In the memoir’s first section, Quinn concentrates on his childhood. He writes evocatively about the Bronx, specifically his native Parkchester neighborhood, a planned community of twelve thousand apartments and forty thousand tenants conceived, financed, and built by Metropolitan Life Insurance. “When I think back to my early childhood, most of all I remember brick. My mother pushed the baby carriage with [my twin brother] Tom and me through canyons of brick. Learning to walk, I held her hand and looked up at walls of brick.”
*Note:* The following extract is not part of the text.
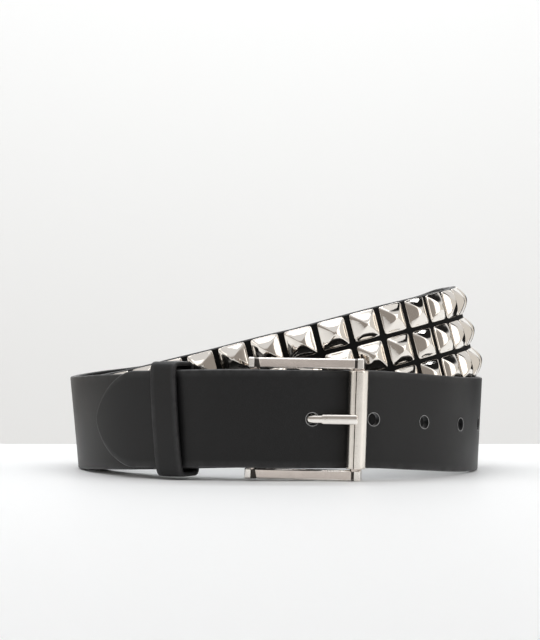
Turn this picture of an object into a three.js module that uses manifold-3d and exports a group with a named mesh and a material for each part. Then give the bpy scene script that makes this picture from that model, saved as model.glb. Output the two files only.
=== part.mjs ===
// A studded leather belt, buckled, coiled in two turns and standing on its edge.
// Millimetres. X is to the right, Y away from the buckle, Z up. The buckle is at the front.

import * as THREE from 'three';
import { mergeVertices } from 'three/addons/utils/BufferGeometryUtils.js';
import Module from 'manifold-3d';

const wasm = await Module();
wasm.setup();

// Strap
const strapWidth = 38.1;
const leather = 2.8;
const tipLength = 24.3;
const tipFullness = 1.55;
const tipToUsedHole = 101;
const holeDiameter = 4.8;
const holePitch = 25.4;
const holeCount = 5;
const foldLength = 52;

// Coil
const coilRadius = 83.7;
const usedHoleAngle = 9.84;
const climbShare = 0.95;
const layerGap = 0.3;

// Studs: the rows fill the strap's width
const rowCount = 3;
const studMargin = 0.5;
const rowGap = 1.6;
const columnGap = 2.2;
const studHeight = 3.4;
const webThickness = 0.5;
const lastHoleToStuds = 47.1;
const studsToBuckle = 155;
const studSize = (strapWidth - 2 * studMargin - (rowCount - 1) * rowGap) / rowCount;
const rowPitch = studSize + rowGap;
const columnPitch = studSize + columnGap;

// Buckle
const armHeight = 4.3;
const armDepth = 4.8;
const armChamfer = 0.9;
const armOverhang = 2.2;
const cornerLength = 2.4;
const cornerRelief = 0.12;
const frameClearance = 0.35;
const barSpacing = 41.1;
const frameTurn = 0.7;
const pivotDiameter = 4;
const farBarDiameter = 4.6;
const rollerDiameter = 7.7;
const rollerEndGap = 0.4;
const runningGap = 0.3;
const foldGap = 0.7;
const pivotToUsedHole = 24.2;

// Prong
const prongWidth = 3.9;
const prongNeckWidth = 3.4;
const prongThickness = 2.1;
const prongEyeWall = 1.8;
const prongBend = 11.55;
const prongStep = 0.62;
const slotClearance = 0.6;
const slotAngle = 12;

// Keeper
const keeperWidth = 10.6;
const keeperThickness = 1.8;
const keeperAngle = -30.2;
const keeperSideGap = 0.5;
const keeperTopGap = 1.3;
const keeperCorner = 1.2;
const keeperLean = 4.5;

const degrees = Math.PI / 180;
const quarter = Math.PI / 2;

// Layers of the coil, from the outer face of the tip inward
const buckleSideInset = leather + layerGap;
const studdedInset = leather + studHeight + 2 * layerGap;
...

Noting that he likely traveled the circumference of the Earth without leaving the Bronx, he boasts that no matter where he went later in life—Albany, Belfast, the White House, Kansas City, Hot Dog Beach—he always took the borough with him. “Geography is the place we’re grounded, the place we never leave, the mind’s terrain, our native land.” (Quinn is such a part of the Bronx that, as an infant, he urinated on Babe Ruth’s white duck pants.)
Looming over his childhood was his father, Peter A. Quinn, an imperious and imposing figure who was about as emotionally available as the red brick surrounding the younger Quinn. A New Deal Democrat fully committed to Roosevelt’s progressive agenda, Peter A. Quinn was a member of the New York State Assembly and served one term as a congressman. After serving as a justice on the municipal court of New York City, he was elected to the New York Supreme Court.
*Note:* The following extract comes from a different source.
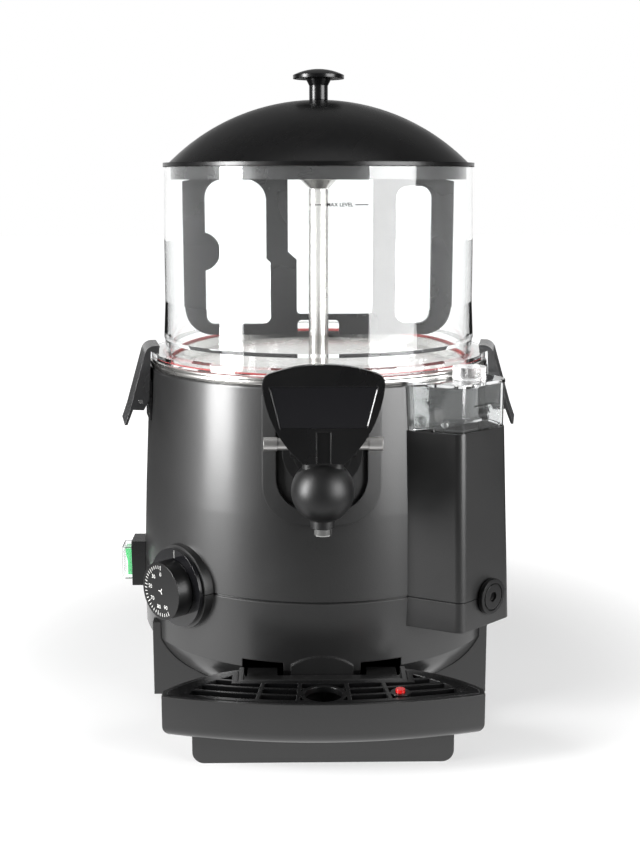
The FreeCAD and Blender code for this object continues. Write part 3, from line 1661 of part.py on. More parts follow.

He delivered the first speech Quinn ever saw. It was at the Communion breakfast of the NYPD Holy Name Society, held in the “football stadium-sized grand ballroom” of the Commodore Hotel, when Quinn and his twin brother, Tom, were in the second grade. Initially embarrassed by the performance, Quinn believed for years the loud applause his father received that morning was an “appalling mockery,” and he was afraid his father might blame his mother for making his sons bear witness to his failure. “If we had the kind of relationship we didn’t, I’d have tried in some way to let him know that, whatever the audience thought, we were proud of him.”